Referência exemplar no território nacional, este projeto nasce da confluência absolutamente excecional de vários fatores: um município que se decidira anos antes (1986) pela recuperação patrimonial do seu teatro centenário; uma cidade que soube preservar e relançar a sua memória através do projeto Área Urbana –​ Núcleo de Ação Cultural de Viseu; um Ministério da Cultura empenhado num inovador desenvolvimento do território; a vontade de Paulo Ribeiro em fixar em Viseu a sua companhia; e, por fim, uma equipa de profissionais altamente competente e especializada que, em torno do seu diretor, soube afirmar o projeto lançando-o progressivamente na cidade, na região, no país e na esfera internacional.

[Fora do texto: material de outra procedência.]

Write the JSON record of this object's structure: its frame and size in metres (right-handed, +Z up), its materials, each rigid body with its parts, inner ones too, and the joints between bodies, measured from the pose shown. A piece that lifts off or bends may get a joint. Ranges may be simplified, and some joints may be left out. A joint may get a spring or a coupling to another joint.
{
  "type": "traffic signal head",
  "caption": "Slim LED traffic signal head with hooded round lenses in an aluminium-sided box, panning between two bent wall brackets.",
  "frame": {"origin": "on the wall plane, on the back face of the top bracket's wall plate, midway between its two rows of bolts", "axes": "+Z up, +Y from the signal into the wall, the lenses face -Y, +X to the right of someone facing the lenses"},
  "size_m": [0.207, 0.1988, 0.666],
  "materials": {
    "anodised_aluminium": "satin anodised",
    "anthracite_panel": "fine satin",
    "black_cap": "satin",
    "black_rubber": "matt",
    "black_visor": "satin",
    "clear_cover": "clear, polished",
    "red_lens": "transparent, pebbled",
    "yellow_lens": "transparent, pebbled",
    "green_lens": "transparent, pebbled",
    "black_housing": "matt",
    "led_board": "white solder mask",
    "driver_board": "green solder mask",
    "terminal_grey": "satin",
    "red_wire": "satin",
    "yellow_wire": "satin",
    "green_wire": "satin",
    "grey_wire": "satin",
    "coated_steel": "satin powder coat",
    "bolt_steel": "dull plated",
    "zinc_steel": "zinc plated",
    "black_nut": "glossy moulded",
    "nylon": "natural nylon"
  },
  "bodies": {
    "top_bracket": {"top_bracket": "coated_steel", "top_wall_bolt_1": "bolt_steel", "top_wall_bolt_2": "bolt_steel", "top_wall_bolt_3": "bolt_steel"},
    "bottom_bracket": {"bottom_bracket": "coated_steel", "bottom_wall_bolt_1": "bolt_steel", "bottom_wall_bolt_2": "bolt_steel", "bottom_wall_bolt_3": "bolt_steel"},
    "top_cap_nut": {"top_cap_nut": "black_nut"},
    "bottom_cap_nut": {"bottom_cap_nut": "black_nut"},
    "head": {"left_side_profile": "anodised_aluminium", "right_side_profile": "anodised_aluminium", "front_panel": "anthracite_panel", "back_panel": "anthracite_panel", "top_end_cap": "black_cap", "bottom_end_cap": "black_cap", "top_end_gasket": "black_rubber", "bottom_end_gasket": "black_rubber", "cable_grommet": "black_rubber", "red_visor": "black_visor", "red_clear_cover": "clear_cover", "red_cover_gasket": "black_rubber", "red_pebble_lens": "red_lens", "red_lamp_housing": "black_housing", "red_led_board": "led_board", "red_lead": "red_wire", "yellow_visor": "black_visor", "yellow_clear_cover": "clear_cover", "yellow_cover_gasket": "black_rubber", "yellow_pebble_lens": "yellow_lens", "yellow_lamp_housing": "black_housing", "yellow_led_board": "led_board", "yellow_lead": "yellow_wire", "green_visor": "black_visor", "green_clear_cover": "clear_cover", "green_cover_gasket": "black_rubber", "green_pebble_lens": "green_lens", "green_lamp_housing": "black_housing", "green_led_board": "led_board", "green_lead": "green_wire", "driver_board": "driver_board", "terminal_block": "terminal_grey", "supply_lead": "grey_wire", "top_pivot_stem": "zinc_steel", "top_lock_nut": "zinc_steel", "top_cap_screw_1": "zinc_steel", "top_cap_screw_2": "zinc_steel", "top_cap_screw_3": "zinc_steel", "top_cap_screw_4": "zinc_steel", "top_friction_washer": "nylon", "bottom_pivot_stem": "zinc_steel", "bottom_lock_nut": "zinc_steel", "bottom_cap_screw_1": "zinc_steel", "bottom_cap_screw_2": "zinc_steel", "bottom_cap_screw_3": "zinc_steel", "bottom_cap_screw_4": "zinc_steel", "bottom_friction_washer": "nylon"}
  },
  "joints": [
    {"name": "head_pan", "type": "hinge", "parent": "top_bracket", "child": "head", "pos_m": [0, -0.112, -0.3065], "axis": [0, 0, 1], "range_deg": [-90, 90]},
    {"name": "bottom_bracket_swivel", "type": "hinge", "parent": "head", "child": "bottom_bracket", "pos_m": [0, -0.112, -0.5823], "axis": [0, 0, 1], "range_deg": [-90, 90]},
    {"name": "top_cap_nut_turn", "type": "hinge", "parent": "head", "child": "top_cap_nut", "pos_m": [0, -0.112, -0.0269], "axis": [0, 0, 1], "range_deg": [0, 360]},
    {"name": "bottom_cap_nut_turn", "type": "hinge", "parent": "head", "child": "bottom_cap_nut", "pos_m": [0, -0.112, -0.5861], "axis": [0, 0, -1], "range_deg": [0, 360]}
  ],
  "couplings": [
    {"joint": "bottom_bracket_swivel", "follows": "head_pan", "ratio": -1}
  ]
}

Assim, o conjunto de intervenientes implicados na sua implementação desenvolveu ao longo de duas décadas um modelo de gestão cultural que ainda hoje conserva a sua singularidade. São várias as razões que o explicam e que me permito enunciar aqui. Em primeiro lugar, uma constante sustentação por parte da autarquia e do Estado central; tal permitiu a estabilidade necessária para o desenvolvimento do projeto, sem sobressaltos ou quebras na sua dinâmica. Em segundo lugar, a relação de confiança estabelecida, no plano político, entre os financiadores e a entidade gestora, o CAEV, oriunda do terceiro setor, fortemente ancorada, desde a sua génese, na cidade e no seu dinamismo sociocultural. Cumpre ainda referir a associação de uma entidade artística com o prestígio da Companhia Paulo Ribeiro, norteada para a criação e produção da obra do coreógrafo, e o Teatro Viriato orientado, por seu turno, para a apresentação, difusão e produção de uma programação de espetáculos pluridisciplinar. Salientemos como fundamental, todavia, que a profícua parceria entre estas duas entidades preservou sempre a autonomia de uma em relação à outra, afirmando missões, metas e objetivos distintos. Querer confundi-los é contrariar os princípios fundadores sobre os quais o projeto foi construído, e, mais grave do que isso, negar o êxito alcançado pelo modelo criado. Por último, a atenção e a profundidade dada à formação das equipas legítimas legatárias do grupo instalador inicial, onde pontuaram profissionais de exceção como Guillaume Baschet-Sueur,  Maria de Assis Swinnerton e José Fernandes; do seu empenho resultou uma equipa reconhecida profissionalmente a nível nacional e internacional. Está, pois, longe se ser caso fortuito o facto de Paula Garcia, atual diretora artística do Viriato, proceder desta notável origem, desde a sua génese aliás, o que lhe permitiu a consolidação de um conhecimento fundamental sobre o projeto ao longo de duas décadas, agora desempenhado, com reconhecida excelência, no exercício da sua função

Referi acima a relação de confiança entre financiadores e plano de gestão; nela radica, em boa parte a chave do sucesso, estabilidade e capacidade de visão do modelo. O seu exemplo singular devia ser objeto de análise cuidada, agora que um novo ciclo de reflexão se enuncia visando, mais uma vez, encontrar casos de boas práticas que permitam o desenvolvimento de uma rede ou redes infraestruturais, obviando o desenvolvimento mais equilibrado de cada território e correspondendo às suas reais necessidades. O exemplo do Teatro Viriato permite-nos, deste modo, encarar as relações entre poderes públicos e terceiro setor numa outra perspetiva, sob o princípio do arm’s length tão conhecido e respeitado em vários países europeus. Na sua prática, não é o princípio de tutela que impera nas relações entre financiadores públicos e organizações culturais, mas sim o de verdadeira parceria, tendo como premissa a maioridade e autodeterminação do setor cultural, o qual, recusando o paternalismo e a instrumentalização, afirma a legitimidade e fulcral importância da sua ação no desenvolvimento de populações e territórios.